In December, the department estimated $9.1 billion in insured losses from the three big November fires.

Lara said at a news conference Monday that he does not know yet what the total losses — insured and uninsured — statewide are for all the 2018 fires in California. Cal Fire officials are still tallying that number, he said.

But Cal Fire spokesman Scott McLean said Monday afternoon that Cal Fire does not compile those statistics.

The numbers are expected to go higher. On Jan. 8, the German-based insurance company Munich Re estimated total losses from the Camp Fire alone at $16.5 billion and said that $12.5 billion of that was insured.

The company also said that the fire in Paradise was the most expensive natural disaster in the world in 2016.

Company officials blamed climate change in part for the dry, dangerous conditions that sparked fires so late the year.

“Such massive wildfires appear to be occurring more frequently as a result of climate change,” said Munich Re Board member Torsten Jeworrek. “Action is urgently needed on building codes and land use to help prevent losses. Given the greater frequency of unusual loss events and the possible links between them, insurers need to examine whether the events of 2018 were already on their models’ radar or whether they need to realign their risk management and underwriting strategies.”

So far, insurance companies have paid $6.3 billion in claims statewide from the 2018 fires, Lara said Monday.

State insurance workers have been in the burned communities from the beginning, he added, noting they have helped people with claims and have worked to reduce fraud from non-licensed contractors pitching rebuilding contracts.

The $12.4 billion in statewide insured losses is comprised of the largest fires of 2018, insurance department staff members said.

Those are the three November fires, along with two major fires in July: the Carr Fire near Redding, which killed 8 people and destroyed 1,604 buildings, and the Mendocino-Complex Fire, which burned 459,123 acres — making it the largest fire in California history — in Mendocino, Lake, Colusa and Glenn counties, mostly in remote areas, killing 1 firefighter and destroying 280 buildings over a two-month period.

New California Gov. Gavin Newsom announced earlier this month $305 million in new funding as part of his first state budget to expand the state’s ability to fight wildfires and better alert residents of impending disasters.

That includes include money for: retrofitting Blackhawk helicopters and C-130 airplanes acquired from the Air Force to use in firefighting; creating five new California Conservation Corps crews to thin forests and create fuel breaks; funding 13 new engines to place in fire-prone areas; providing more money for communications systems to warn the public, particularly seniors and others when evacuations are needed; and setting up 100 infrared cameras, positioned in high-risk areas of the state, to spot fires early.

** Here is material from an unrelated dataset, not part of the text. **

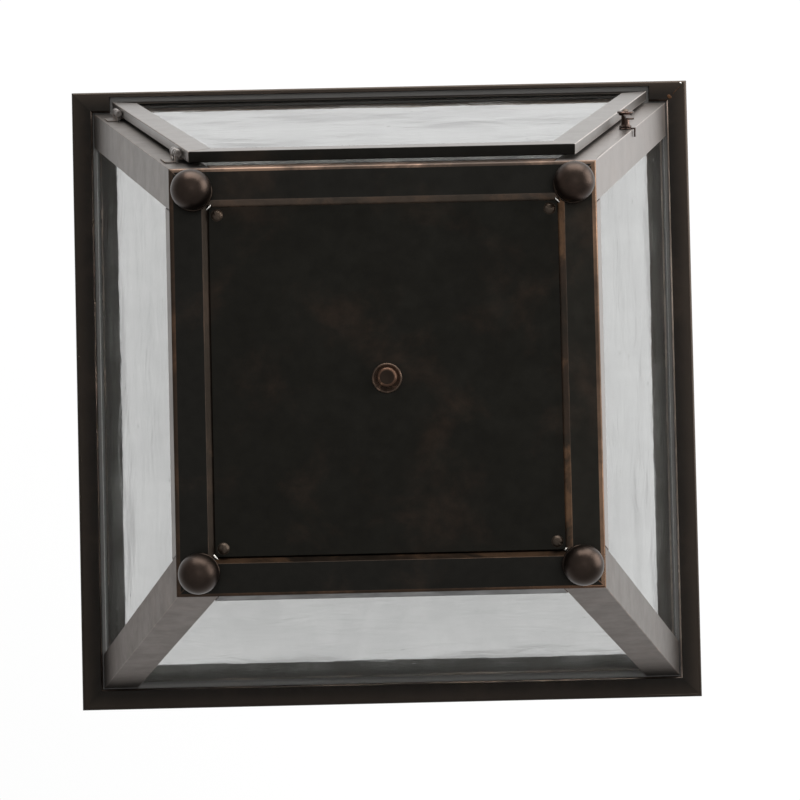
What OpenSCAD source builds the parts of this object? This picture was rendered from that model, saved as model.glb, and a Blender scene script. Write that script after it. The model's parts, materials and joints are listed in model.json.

With Gov. Jay Inslee of Washington and Kate Brown of Oregon, Newsom also sent a letter to President Trump earlier this month asking for the federal government to double its funding for fire prevention efforts in national forests in the three states. More than half of all forest land in California is federally owned, and funding for thinning and controlled burn projects to reduce fire risks in those areas has been cut by the Trump administration, Newsom noted, even as Trump has criticized California for not doing more.

Lara noted Monday that the federal government shutdown over the past month has also slowed efforts to reduce fire risk next summer and fall because U.S. Forest Service employees were furloughed at a time when damp conditions allow for controlled burns to thin dead trees.

“The shutdown did not help,” he said. “Crews who should be doing the prescribed burns now were not working.”